Mikkel also gets a lot of inspiration from abroad and tries to travel four or five times a year, often with his wife and one of his children. “We do a lot of travelling with just one of the kids because we think it is good to spend extra, special time with them. For instance we recently went with one child to Paris and Marrakesh. We also go away as a family and recently went to Oregon for three weeks where we stayed in a small cottage with a river and went fishing and swimming in the sea. It was so beautiful,” he recalls.
Mikkel feels blessed to be able to do what he loves everyday for a living. “I always think it must be like being a professional football player or something. I am living on what is my biggest hobby and that is really nice.” he says. He has worked in some of the finest restaurants in the world so I wonder whether Mikkel has ever aspired to open his own. “I opened a restaurant twelve years ago but I didn’t really enjoy it; it is really hard work being in the restaurant business in Copenhagen and with four kids I wanted to spend my time doing other things. But I might open a small place like a wine bar where you can eat some nice local, home made sausage or cured ham from a local butcher and have a nice glass of local wine or beer. It should just be really simple,” he answers.

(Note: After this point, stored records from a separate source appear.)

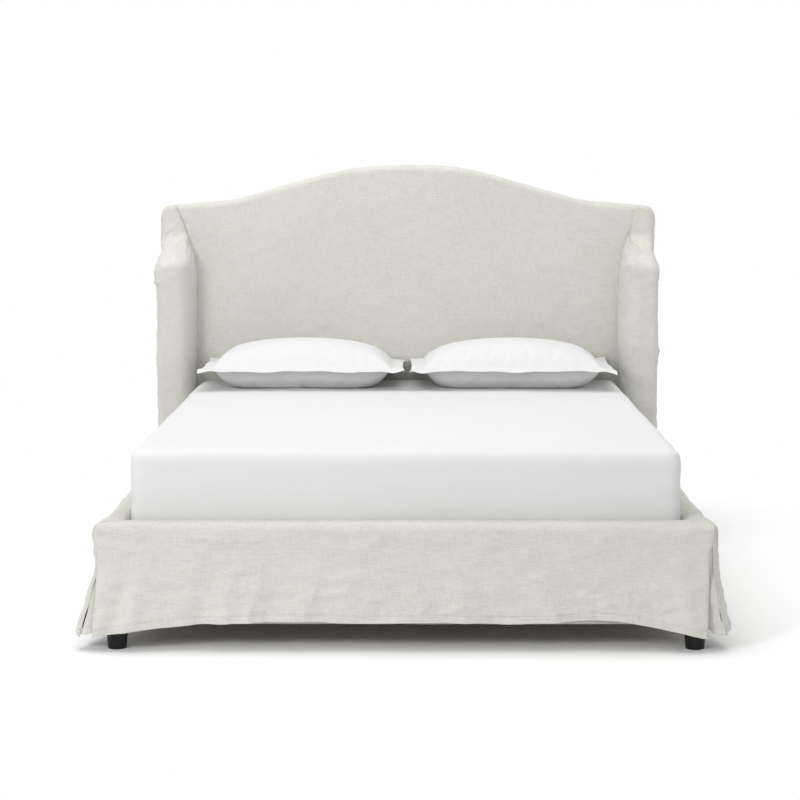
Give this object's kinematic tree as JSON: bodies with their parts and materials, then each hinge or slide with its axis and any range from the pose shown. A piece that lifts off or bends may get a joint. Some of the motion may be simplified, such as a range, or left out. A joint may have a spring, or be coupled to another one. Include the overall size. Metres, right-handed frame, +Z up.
{
  "type": "upholstered headboard bed",
  "caption": "Queen wingback bed with a camelback headboard, padded rails under a loose linen slipcover, slatted deck, mattress and pillows.",
  "frame": {"origin": "on the floor, in the middle of the bed's width and length", "axes": "+Y towards the headboard, +X to the right seen from the foot, +Z up"},
  "size_m": [1.796, 2.222, 1.32],
  "materials": {
    "slipcover_linen": "slubby plain-weave linen, matt",
    "white_cotton": "smooth cotton percale, matt",
    "mattress_ticking": "woven ticking, matt",
    "pillow_fill": "down-proof cotton, matt",
    "foam": "open-cell foam and wadding",
    "webbing": "woven tape",
    "pine": "planed, unfinished",
    "plywood": "sanded, unfinished",
    "hardboard": "smooth face",
    "black_foot": "black lacquer, satin",
    "zinc_steel": "zinc plated",
    "black_plastic": "moulded, matt"
  },
  "bodies": {
    "bedstead": {"beam_hangers": "zinc_steel", "bracket_screws": "zinc_steel", "center_beam": "pine", "center_leg_foot": "pine", "center_leg_head": "pine", "center_leg_middle": "pine", "corner_brackets": "zinc_steel", "corner_pleat_left": "slipcover_linen", "corner_pleat_right": "slipcover_linen", "foot_cover": "slipcover_linen", "foot_front_left": "black_foot", "foot_front_right": "black_foot", "foot_head_left": "black_foot", "foot_head_right": "black_foot", "foot_rail": "plywood", "foot_rail_foam": "foam", "frame_bolts": "zinc_steel", "headboard_back_panel": "hardboard", "headboard_bottom_rail": "pine", "headboard_cover": "slipcover_linen", "headboard_foam": "foam", "headboard_front_panel": "plywood", "headboard_middle_rail": "pine", "headboard_post_left": "pine", "headboard_post_right": "pine", "headboard_stiles": "pine", "headboard_top_rail": "pine", "side_cover_left": "slipcover_linen", "side_cover_right": "slipcover_linen", "side_rail_foam_left": "foam", "side_rail_foam_right": "foam", "side_rail_left": "plywood", "side_rail_right": "plywood", "slat_ledge_left": "pine", "slat_ledge_right": "pine", "slat_webbing": "webbing", "slats": "pine", "wing_cover_left": "slipcover_linen", "wing_cover_right": "slipcover_linen", "wing_foam_left": "foam", "wing_foam_right": "foam", "wing_front_stud_left": "pine", "wing_front_stud_right": "pine", "wing_inner_panel_left": "plywood", "wing_inner_panel_right": "plywood", "wing_outer_panel_left": "plywood", "wing_outer_panel_right": "plywood"},
    "mattress": {"mattress": "mattress_ticking", "fitted_sheet": "white_cotton"},
    "pillow_left": {"pillow_left": "pillow_fill", "pillowcase_left": "white_cotton"},
    "pillow_right": {"pillow_right": "pillow_fill", "pillowcase_right": "white_cotton"},
    "glide_foot": {"leg_glide_foot": "black_plastic"},
    "glide_middle": {"leg_glide_middle": "black_plastic"},
    "glide_head": {"leg_glide_head": "black_plastic"}
  },
  "joints": [
    {"name": "mattress_lift", "type": "slide", "parent": "bedstead", "child": "mattress", "axis": [0, 0, 1], "range_m": [0, 0.3]},
    {"name": "pillow_left_lift", "type": "slide", "parent": "mattress", "child": "pillow_left", "axis": [0, 0, 1], "range_m": [0, 0.25]},
    {"name": "pillow_right_lift", "type": "slide", "parent": "mattress", "child": "pillow_right", "axis": [0, 0, 1], "range_m": [0, 0.25]},
    {"name": "glide_foot_height", "type": "slide", "parent": "bedstead", "child": "glide_foot", "axis": [0, 0, -1], "range_m": [0, 0.012]},
    {"name": "glide_middle_height", "type": "slide", "parent": "bedstead", "child": "glide_middle", "axis": [0, 0, -1], "range_m": [0, 0.012]},
    {"name": "glide_head_height", "type": "slide", "parent": "bedstead", "child": "glide_head", "axis": [0, 0, -1], "range_m": [0, 0.012]}
  ]
}
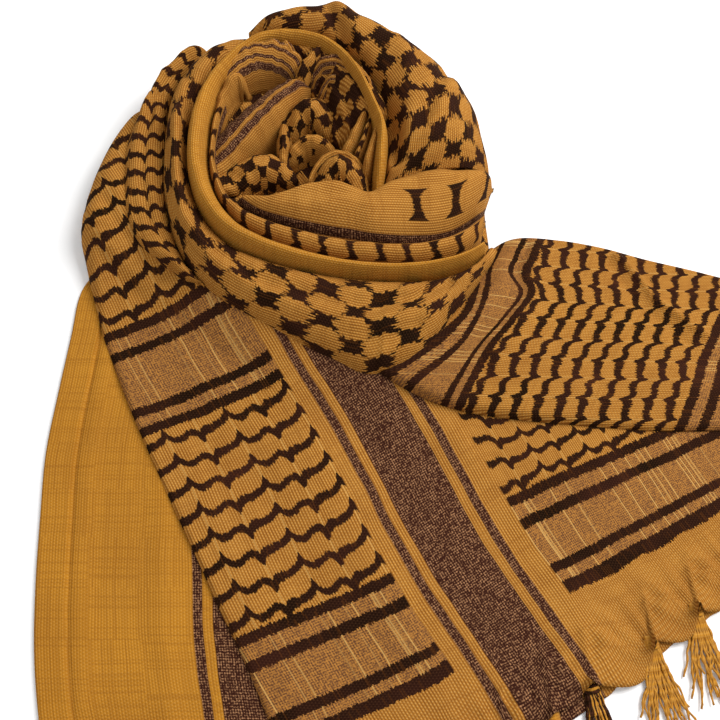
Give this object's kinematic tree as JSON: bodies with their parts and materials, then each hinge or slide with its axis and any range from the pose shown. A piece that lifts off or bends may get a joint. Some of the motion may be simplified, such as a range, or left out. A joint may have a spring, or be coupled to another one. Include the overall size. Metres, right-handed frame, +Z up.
{
  "type": "head scarf",
  "caption": "Square cotton head scarf with a woven pattern and a knotted fringe, swirled into a rosette and laid flat with its corners spread.",
  "frame": {"origin": "centre of the bounding box, on the surface that the scarf lies on", "axes": "+Z up from the surface, +Y away from the viewer towards the rosette, +X towards the right panel"},
  "size_m": [0.704, 0.7516, 0.0889],
  "materials": {
    "arc_fold": "ochre cotton woven with a black pattern",
    "band_tassel": "black cotton threads",
    "crown": "ochre cotton woven with a black pattern",
    "dash_band": "ochre cotton woven with a black pattern",
    "fan_fold": "plain woven ochre cotton",
    "front_band": "ochre cotton woven with a black pattern",
    "hem_fringe": "plain woven ochre cotton",
    "hem_fringe_left": "plain woven ochre cotton",
    "hidden_layers": "ochre cotton woven with a black pattern",
    "knot_fold": "ochre cotton woven with a black pattern",
    "leaf_fold": "plain woven ochre cotton",
    "left_fold": "ochre cotton woven with a black pattern",
    "left_fringe": "plain woven ochre cotton",
    "left_panel": "plain woven ochre cotton",
    "lower_fold": "ochre cotton woven with a black pattern",
    "main_flap": "plain woven ochre cotton",
    "middle_fold": "ochre cotton woven with a black pattern",
    "plain_band": "plain woven ochre cotton",
    "right_fringe": "plain woven ochre cotton",
    "right_panel": "ochre cotton woven with a black pattern",
    "rolled_selvedge": "plain woven ochre cotton",
    "striped_fold": "ochre cotton woven with a black pattern",
    "top_fold": "plain woven ochre cotton",
    "woven_fold": "close dark woven stripe"
  },
  "bodies": {
    "root": {"arc_fold": "arc_fold", "band_tassel": "band_tassel", "crown": "crown", "dash_band": "dash_band", "fan_fold": "fan_fold", "front_band": "front_band", "hem_fringe": "hem_fringe", "hem_fringe_left": "hem_fringe_left", "hidden_layers": "hidden_layers", "knot_fold": "knot_fold", "leaf_fold": "leaf_fold", "left_fold": "left_fold", "left_fringe": "left_fringe", "left_panel": "left_panel", "lower_fold": "lower_fold", "main_flap": "main_flap", "middle_fold": "middle_fold", "plain_band": "plain_band", "right_fringe": "right_fringe", "right_panel": "right_panel", "rolled_selvedge": "rolled_selvedge", "striped_fold": "striped_fold", "top_fold": "top_fold", "woven_fold": "woven_fold"}
  },
  "joints": []
}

He has enjoyed a hugely successful career and is one of the leading chefs in Denmark, but is Mikkel content with what he is achieved so far. He nonchalantly says that he is “quite pleased” and as long as he is inspiring people to make food using fresh, local ingredients and try something new he can’t see that changing. However, despite all his magnificent achievements in the food world, his proudest achievement remains his family. “I have four healthy kids, they have a great outlook on life and appreciate good food. That is definitely my biggest achievement,” he says.